The report says that because Rhode Island lacks proper controls, lenders are able to trick consumers here into unaffordable mortgages that cause them to pay exorbitant fees or lose their homes.

Thus far, predatory lending in the state has affected mostly minority and elderly residents, the report shows. Hispanic neighborhoods made up 28 percent of sub-prime mortgages in the state compared with 15 percent in predominantly white communities, the report says.
In fact, sub-prime loans made up 14 percent of the state’s total loan volume in 2003, the highest rate of such lending in the United States, according to a Mortgage Bankers Association report.

“There is a problem here in Rhode Island,” said Sen. Juan M. Pichardo, D-Providence, who co-chaired the commission with Rep. John J. McCauley Jr., D-Providence. “We concluded that we need to move forward to protect consumers.”

In a rebuttal within the report, the Mortgage Bankers Association says that the proposed legislation is premature, because the commission relied on third-party testimony from consumer advocates to base claims that predatory lending was on the rise. The group wants the commission to study the issue further.
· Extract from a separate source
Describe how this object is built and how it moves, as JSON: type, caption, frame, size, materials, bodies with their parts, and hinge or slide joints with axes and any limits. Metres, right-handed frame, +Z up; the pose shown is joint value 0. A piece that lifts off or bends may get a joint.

“It’s not surprising that the industry that is making tons of money is going to oppose this legislation,” said Pichardo.

As of last week, the Senate Policy Office was writing legislation modeled on anti-predatory lending laws in Massachusetts and New Mexico, Pichardo said.
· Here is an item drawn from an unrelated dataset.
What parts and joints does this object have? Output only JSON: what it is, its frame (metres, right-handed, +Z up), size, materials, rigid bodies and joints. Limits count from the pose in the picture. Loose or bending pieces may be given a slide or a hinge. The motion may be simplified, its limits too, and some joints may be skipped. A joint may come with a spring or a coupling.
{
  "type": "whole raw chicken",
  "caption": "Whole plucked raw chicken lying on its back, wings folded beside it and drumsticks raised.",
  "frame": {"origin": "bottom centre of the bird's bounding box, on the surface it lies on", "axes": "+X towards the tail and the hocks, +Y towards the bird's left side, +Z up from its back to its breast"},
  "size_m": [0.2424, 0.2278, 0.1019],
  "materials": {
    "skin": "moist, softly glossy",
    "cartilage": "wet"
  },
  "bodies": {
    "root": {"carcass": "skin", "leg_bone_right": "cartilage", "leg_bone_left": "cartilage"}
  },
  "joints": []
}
Margulies said the Mortgage Bankers Association is “still going to continue to talk to legislators and try to get amendments as necessary.”

Meanwhile, both sides agree on one point: Consumers need to be educated about predatory lending. The Rhode Island Housing & Mortgage Finance Corp. is leading the way on that front with “Don’t Borrow Trouble R.I.,” a public awareness campaign launched in October 2003, based on a model pioneered in Boston and promoted nationally by Freddie Mac.